**WHAT IS NEEDED**
Select the lines that contain "object" and copy each of them.

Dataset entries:
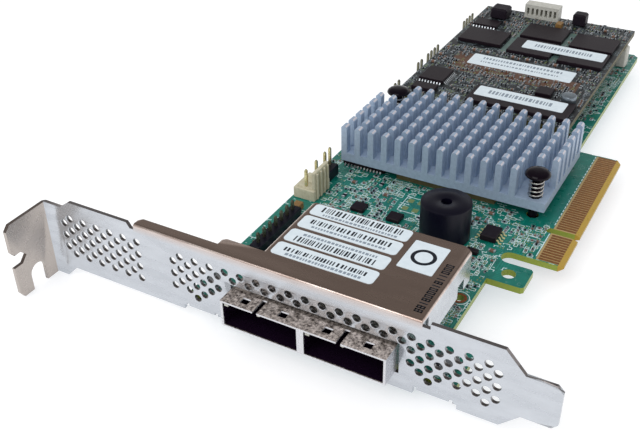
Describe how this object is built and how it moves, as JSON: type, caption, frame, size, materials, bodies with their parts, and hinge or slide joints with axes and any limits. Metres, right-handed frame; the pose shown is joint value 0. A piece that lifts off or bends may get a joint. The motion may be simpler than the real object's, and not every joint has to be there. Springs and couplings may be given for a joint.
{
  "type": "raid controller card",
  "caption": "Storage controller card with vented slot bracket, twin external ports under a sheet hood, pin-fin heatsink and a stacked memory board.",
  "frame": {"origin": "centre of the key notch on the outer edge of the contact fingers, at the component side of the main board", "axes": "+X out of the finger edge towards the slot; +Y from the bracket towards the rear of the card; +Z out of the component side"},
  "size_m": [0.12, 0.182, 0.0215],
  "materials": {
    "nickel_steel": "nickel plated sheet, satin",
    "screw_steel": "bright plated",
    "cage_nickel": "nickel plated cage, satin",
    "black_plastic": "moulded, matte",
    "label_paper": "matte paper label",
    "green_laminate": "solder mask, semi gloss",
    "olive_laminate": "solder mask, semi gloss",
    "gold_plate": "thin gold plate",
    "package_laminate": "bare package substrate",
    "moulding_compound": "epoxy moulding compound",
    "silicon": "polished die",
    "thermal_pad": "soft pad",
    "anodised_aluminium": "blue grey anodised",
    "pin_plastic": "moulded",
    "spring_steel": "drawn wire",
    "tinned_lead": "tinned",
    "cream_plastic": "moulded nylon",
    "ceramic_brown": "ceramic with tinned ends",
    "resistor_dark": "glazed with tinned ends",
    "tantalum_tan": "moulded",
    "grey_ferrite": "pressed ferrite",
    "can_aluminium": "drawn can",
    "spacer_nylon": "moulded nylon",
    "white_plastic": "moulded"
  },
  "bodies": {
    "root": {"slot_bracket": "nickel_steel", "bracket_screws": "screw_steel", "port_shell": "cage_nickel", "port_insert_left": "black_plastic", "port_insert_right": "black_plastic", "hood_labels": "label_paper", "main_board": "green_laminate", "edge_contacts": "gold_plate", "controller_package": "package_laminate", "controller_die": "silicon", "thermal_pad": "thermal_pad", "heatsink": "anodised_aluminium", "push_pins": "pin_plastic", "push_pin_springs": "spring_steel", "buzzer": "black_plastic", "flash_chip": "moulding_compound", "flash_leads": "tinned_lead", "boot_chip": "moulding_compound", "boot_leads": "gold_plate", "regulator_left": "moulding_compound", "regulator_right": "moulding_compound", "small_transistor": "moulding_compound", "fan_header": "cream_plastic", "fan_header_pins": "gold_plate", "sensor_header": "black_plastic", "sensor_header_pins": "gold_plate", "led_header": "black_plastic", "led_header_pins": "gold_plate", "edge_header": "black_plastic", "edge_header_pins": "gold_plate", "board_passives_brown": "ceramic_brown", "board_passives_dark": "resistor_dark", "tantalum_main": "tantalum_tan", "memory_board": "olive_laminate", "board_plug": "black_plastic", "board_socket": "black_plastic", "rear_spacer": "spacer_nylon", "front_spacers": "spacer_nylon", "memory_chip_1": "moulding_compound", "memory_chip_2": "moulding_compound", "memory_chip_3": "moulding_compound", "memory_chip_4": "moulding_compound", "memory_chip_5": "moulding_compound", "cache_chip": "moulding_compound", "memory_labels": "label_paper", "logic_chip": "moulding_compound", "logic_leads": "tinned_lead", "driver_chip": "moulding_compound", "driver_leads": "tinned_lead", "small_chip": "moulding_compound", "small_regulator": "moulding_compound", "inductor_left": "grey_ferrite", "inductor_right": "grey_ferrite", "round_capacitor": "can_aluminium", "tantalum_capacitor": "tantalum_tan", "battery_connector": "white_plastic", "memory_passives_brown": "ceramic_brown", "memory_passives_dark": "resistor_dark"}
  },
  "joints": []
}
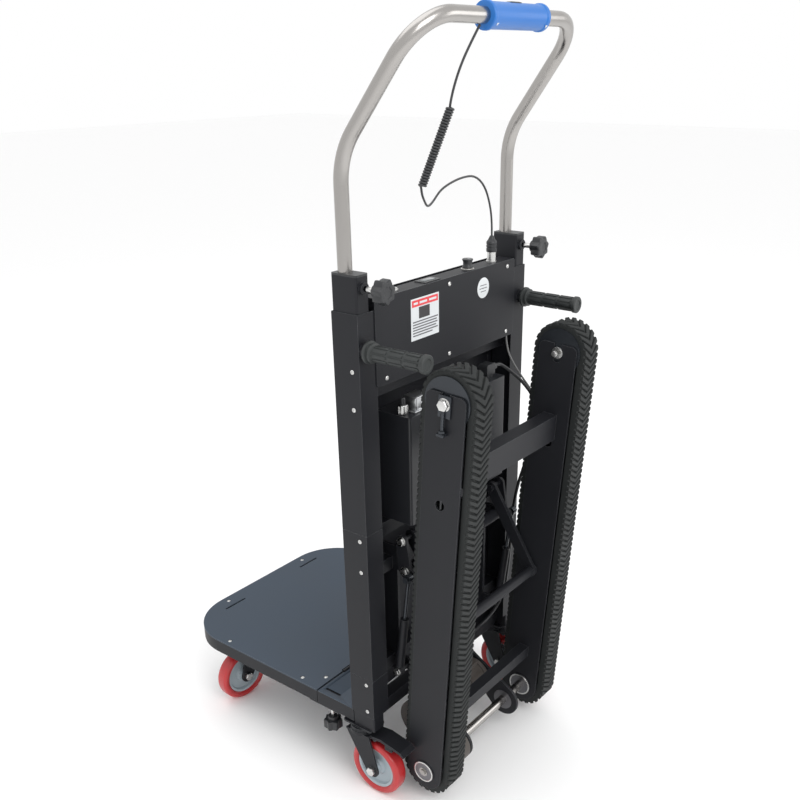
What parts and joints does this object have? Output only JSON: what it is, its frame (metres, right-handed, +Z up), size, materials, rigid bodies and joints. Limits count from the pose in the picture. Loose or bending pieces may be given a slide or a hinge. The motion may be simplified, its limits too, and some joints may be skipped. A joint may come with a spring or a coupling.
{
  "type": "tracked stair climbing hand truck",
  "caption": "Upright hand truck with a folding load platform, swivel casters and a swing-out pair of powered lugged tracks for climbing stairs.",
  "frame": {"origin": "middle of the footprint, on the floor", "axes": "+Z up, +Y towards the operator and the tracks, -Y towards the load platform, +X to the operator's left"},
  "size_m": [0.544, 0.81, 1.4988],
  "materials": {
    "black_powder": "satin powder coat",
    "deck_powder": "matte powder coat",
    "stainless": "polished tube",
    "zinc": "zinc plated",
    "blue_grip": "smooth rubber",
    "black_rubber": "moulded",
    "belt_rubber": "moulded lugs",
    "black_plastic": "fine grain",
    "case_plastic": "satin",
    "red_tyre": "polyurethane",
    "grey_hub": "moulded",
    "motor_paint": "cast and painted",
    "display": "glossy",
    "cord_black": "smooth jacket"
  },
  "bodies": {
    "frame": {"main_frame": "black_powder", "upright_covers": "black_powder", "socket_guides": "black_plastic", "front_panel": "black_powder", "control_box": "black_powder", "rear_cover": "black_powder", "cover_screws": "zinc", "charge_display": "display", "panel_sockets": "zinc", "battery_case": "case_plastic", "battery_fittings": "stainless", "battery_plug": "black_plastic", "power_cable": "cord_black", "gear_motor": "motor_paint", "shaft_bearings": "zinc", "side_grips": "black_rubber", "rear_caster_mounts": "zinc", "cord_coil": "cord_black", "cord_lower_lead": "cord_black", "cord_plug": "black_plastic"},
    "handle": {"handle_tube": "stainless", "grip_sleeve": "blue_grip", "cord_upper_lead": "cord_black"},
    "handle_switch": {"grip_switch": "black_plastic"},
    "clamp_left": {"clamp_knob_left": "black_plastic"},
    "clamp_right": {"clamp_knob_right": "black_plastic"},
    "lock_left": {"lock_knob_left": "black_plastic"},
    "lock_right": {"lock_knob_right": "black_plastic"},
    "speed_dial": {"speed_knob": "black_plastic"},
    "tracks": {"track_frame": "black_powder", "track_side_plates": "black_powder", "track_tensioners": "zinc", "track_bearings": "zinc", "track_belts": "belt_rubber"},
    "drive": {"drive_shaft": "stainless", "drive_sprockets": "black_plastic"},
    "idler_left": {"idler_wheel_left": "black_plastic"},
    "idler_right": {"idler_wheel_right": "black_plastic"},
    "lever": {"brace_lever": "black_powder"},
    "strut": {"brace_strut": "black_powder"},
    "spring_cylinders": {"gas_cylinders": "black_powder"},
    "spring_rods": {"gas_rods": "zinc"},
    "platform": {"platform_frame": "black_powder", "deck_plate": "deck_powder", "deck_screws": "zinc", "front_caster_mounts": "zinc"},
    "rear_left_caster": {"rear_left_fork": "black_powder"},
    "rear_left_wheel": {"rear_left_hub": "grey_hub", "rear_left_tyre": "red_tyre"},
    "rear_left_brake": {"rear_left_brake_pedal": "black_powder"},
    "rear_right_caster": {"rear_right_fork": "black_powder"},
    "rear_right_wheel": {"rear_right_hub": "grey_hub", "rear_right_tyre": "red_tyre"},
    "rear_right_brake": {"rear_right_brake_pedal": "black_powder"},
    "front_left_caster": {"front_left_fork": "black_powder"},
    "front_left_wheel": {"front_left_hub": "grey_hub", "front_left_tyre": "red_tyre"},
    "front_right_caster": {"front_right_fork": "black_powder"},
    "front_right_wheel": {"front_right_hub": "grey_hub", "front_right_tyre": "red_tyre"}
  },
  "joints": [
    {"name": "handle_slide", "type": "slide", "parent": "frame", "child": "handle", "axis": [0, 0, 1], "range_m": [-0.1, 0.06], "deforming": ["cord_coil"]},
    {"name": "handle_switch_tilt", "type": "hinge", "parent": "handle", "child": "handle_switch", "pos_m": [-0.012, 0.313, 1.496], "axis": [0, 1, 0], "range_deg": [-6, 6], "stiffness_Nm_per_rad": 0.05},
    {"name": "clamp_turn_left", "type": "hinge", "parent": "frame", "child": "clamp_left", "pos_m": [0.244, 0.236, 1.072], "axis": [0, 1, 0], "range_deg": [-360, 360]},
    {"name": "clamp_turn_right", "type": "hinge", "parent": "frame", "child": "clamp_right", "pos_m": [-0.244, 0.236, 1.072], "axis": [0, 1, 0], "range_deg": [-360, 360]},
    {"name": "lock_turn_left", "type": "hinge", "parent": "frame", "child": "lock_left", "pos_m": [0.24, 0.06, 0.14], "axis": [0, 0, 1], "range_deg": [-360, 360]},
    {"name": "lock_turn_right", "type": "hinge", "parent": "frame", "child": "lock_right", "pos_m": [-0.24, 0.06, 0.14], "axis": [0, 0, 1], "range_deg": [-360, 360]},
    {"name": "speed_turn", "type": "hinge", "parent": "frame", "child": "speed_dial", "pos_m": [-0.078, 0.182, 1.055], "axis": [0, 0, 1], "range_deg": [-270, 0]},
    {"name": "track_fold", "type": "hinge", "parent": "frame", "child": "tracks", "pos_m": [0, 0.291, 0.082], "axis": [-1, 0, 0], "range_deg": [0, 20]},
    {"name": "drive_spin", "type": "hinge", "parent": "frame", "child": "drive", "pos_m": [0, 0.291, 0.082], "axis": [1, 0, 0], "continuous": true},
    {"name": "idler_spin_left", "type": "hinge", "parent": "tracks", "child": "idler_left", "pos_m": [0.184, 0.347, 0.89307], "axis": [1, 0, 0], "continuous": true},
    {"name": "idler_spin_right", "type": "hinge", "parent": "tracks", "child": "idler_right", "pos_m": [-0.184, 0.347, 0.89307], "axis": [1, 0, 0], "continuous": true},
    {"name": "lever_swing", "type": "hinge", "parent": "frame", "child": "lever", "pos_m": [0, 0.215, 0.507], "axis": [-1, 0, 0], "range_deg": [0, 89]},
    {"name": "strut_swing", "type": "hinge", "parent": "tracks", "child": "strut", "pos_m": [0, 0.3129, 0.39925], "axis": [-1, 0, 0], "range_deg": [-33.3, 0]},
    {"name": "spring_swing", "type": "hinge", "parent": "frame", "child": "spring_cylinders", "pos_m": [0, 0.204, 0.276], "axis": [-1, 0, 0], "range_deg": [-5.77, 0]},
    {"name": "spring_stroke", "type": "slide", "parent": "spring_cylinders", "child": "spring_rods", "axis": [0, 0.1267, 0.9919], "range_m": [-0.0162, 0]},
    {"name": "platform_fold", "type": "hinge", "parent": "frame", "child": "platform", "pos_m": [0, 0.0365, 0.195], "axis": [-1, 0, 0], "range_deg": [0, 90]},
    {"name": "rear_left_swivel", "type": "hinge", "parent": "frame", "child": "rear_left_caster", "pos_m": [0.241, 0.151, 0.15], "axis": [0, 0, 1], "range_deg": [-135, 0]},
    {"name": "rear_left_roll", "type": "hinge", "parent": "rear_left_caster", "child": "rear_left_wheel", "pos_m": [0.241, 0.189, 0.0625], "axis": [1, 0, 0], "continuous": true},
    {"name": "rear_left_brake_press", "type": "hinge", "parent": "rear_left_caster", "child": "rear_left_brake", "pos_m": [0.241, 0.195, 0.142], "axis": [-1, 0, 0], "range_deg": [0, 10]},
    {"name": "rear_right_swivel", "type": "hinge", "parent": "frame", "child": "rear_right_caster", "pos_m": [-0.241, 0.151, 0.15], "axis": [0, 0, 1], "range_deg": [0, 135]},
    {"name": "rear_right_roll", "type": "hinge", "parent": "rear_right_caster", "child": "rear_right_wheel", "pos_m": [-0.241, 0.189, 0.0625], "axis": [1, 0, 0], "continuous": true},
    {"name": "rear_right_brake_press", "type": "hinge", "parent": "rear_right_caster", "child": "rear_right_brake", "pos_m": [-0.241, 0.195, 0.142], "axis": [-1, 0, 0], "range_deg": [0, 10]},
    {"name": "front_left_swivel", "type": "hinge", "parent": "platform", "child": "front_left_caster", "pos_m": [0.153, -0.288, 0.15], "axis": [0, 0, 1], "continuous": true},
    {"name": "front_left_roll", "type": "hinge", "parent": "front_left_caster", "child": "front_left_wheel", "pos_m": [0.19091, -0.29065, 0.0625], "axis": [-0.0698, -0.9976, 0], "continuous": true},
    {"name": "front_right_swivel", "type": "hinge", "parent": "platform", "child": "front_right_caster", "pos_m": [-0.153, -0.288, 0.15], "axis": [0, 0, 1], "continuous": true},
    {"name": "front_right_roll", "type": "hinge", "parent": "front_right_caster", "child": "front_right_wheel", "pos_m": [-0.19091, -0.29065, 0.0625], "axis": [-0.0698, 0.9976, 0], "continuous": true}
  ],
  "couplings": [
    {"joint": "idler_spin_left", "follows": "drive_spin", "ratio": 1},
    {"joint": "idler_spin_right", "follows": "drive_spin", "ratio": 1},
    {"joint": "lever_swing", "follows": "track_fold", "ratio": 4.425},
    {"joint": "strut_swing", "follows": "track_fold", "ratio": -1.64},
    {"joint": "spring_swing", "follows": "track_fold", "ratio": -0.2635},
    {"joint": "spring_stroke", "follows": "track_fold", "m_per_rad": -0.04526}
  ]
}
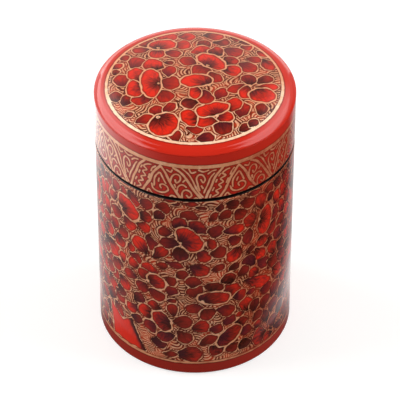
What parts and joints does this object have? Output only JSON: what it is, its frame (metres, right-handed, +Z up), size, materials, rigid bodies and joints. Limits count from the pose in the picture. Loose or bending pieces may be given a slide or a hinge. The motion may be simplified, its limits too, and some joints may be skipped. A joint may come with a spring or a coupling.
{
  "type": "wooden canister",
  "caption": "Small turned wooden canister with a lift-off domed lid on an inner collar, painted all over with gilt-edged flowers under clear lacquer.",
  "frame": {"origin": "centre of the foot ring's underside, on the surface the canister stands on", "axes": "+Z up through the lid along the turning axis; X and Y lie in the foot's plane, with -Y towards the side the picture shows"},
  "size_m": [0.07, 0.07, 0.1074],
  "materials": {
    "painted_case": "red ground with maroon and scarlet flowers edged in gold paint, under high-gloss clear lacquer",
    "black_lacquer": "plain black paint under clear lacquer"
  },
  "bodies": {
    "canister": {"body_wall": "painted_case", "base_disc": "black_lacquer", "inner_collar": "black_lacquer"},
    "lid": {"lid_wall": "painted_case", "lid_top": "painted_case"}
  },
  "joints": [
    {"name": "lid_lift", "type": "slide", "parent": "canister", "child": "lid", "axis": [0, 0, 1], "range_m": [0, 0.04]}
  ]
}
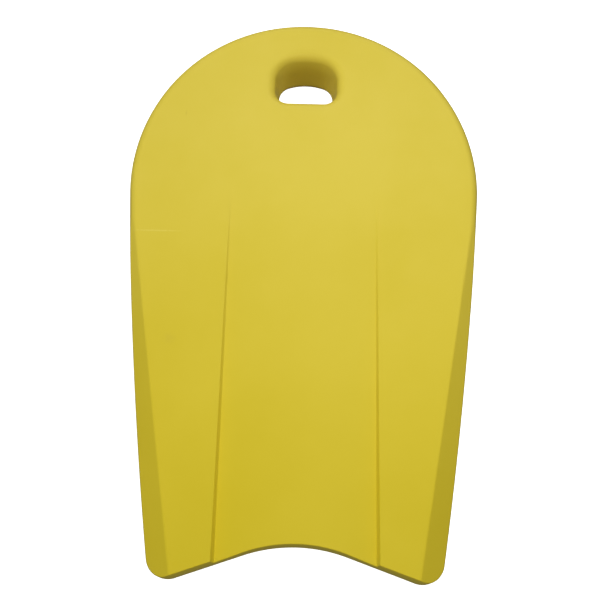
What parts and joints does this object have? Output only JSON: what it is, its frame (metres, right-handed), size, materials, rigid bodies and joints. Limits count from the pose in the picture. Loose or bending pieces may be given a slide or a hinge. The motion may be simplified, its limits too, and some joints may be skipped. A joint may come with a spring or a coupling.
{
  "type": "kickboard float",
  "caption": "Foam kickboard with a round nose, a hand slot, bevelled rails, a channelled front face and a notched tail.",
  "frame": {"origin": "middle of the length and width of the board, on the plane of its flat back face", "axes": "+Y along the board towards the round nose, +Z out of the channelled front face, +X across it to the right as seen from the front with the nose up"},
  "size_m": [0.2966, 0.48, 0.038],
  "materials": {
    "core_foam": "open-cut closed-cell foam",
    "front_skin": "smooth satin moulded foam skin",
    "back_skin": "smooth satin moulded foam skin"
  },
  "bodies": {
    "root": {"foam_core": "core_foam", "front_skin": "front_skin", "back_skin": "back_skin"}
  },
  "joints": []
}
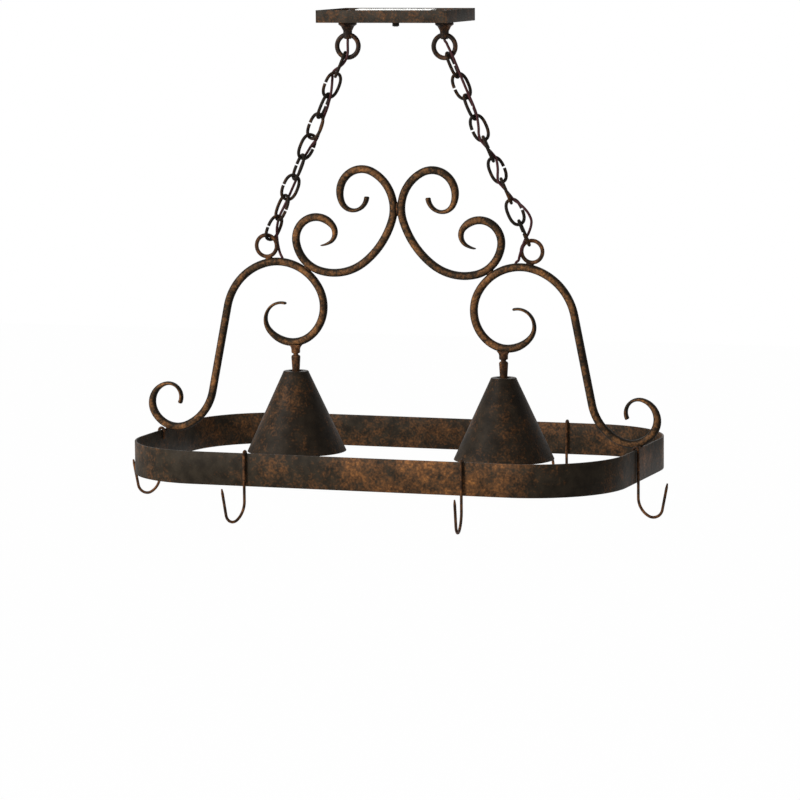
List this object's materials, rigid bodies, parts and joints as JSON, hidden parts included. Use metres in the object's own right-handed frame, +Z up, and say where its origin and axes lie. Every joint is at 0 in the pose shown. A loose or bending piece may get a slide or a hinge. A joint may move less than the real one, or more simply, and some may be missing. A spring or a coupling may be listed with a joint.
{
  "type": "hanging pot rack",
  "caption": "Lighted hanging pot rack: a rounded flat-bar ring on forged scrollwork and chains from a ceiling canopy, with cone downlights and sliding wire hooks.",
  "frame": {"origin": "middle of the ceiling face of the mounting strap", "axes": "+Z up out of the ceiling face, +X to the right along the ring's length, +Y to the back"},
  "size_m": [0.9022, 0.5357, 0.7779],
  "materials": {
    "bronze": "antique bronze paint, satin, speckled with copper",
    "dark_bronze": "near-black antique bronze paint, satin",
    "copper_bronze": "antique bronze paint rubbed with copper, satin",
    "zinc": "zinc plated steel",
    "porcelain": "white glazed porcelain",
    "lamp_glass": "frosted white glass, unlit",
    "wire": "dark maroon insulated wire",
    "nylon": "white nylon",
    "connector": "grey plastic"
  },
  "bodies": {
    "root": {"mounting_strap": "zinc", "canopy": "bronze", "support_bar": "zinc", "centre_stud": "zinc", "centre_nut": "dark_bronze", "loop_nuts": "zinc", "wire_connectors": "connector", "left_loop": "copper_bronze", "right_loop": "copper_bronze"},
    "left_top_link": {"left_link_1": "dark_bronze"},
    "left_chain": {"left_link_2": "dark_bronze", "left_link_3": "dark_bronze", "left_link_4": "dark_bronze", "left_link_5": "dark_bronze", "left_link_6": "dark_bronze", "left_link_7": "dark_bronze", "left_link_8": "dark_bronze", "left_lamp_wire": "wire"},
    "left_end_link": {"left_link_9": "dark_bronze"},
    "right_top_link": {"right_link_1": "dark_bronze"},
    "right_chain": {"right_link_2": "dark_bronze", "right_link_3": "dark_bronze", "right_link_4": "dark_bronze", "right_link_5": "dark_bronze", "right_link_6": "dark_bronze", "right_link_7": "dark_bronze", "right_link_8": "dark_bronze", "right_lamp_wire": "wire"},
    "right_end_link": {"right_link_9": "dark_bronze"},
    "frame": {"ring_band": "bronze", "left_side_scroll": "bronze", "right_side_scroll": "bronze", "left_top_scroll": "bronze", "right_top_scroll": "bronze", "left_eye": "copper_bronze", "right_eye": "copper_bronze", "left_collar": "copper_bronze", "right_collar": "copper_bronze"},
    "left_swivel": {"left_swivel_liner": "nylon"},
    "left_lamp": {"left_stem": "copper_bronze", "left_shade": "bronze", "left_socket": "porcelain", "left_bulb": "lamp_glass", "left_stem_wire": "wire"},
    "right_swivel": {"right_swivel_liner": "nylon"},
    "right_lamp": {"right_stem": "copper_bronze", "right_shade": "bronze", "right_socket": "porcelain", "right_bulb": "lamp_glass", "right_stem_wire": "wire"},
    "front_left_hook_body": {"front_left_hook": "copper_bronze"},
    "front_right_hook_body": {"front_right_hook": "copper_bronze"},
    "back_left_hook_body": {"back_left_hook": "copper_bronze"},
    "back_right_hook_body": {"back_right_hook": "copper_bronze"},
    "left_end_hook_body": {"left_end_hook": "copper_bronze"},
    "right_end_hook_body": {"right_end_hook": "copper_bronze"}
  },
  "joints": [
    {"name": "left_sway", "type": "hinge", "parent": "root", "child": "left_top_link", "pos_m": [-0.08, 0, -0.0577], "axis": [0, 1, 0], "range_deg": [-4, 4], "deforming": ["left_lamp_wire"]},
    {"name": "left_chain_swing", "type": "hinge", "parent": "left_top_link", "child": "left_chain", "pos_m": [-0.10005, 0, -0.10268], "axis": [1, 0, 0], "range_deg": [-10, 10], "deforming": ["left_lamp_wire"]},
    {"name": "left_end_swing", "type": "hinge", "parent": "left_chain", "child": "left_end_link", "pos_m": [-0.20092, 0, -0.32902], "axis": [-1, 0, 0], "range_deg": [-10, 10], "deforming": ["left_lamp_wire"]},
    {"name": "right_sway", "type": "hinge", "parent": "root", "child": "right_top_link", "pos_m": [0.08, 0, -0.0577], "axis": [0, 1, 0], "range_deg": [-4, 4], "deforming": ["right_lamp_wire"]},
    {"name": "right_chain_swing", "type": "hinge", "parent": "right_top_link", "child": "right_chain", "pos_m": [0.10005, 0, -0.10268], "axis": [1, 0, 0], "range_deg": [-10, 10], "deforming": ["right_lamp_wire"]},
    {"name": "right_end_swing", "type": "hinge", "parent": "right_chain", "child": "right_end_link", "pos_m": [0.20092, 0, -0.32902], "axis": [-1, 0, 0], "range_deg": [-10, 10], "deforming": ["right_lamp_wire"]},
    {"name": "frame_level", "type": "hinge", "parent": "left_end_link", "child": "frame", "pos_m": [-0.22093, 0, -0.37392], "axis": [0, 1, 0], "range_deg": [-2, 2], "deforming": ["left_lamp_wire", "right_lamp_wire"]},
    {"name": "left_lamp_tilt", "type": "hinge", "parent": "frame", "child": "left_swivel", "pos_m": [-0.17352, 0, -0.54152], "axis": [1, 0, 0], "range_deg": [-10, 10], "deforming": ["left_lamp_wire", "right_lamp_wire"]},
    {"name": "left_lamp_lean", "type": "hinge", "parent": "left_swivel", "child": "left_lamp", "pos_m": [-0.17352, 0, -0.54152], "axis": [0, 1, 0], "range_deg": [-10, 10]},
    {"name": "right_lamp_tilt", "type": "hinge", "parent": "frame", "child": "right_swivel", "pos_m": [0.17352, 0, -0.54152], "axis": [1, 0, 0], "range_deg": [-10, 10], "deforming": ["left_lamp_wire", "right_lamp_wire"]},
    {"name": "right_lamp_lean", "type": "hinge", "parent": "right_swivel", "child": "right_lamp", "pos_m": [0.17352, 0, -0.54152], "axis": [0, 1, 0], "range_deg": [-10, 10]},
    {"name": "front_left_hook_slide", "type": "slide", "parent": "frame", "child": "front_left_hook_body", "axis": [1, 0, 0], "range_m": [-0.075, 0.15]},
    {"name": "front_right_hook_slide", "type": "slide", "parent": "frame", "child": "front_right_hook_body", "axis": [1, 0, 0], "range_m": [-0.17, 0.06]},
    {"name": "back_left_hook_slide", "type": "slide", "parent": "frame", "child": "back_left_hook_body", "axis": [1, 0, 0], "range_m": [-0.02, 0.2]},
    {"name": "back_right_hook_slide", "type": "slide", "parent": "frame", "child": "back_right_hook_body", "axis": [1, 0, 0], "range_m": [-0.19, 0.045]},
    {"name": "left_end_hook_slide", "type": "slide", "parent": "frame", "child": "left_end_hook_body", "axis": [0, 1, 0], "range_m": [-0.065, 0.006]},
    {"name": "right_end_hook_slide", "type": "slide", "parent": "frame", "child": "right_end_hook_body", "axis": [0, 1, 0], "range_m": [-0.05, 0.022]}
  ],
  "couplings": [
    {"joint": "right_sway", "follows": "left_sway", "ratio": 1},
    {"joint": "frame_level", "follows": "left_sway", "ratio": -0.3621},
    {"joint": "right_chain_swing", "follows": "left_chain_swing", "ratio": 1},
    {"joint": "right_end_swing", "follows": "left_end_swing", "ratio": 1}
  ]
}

**FINAL RESULT**
Describe how this object is built and how it moves, as JSON: type, caption, frame, size, materials, bodies with their parts, and hinge or slide joints with axes and any limits. Metres, right-handed frame; the pose shown is joint value 0. A piece that lifts off or bends may get a joint. The motion may be simpler than the real object's, and not every joint has to be there. Springs and couplings may be given for a joint.
What parts and joints does this object have? Output only JSON: what it is, its frame (metres, right-handed, +Z up), size, materials, rigid bodies and joints. Limits count from the pose in the picture. Loose or bending pieces may be given a slide or a hinge. The motion may be simplified, its limits too, and some joints may be skipped. A joint may come with a spring or a coupling.
What parts and joints does this object have? Output only JSON: what it is, its frame (metres, right-handed, +Z up), size, materials, rigid bodies and joints. Limits count from the pose in the picture. Loose or bending pieces may be given a slide or a hinge. The motion may be simplified, its limits too, and some joints may be skipped. A joint may come with a spring or a coupling.
What parts and joints does this object have? Output only JSON: what it is, its frame (metres, right-handed), size, materials, rigid bodies and joints. Limits count from the pose in the picture. Loose or bending pieces may be given a slide or a hinge. The motion may be simplified, its limits too, and some joints may be skipped. A joint may come with a spring or a coupling.
List this object's materials, rigid bodies, parts and joints as JSON, hidden parts included. Use metres in the object's own right-handed frame, +Z up, and say where its origin and axes lie. Every joint is at 0 in the pose shown. A loose or bending piece may get a slide or a hinge. A joint may move less than the real one, or more simply, and some may be missing. A spring or a coupling may be listed with a joint.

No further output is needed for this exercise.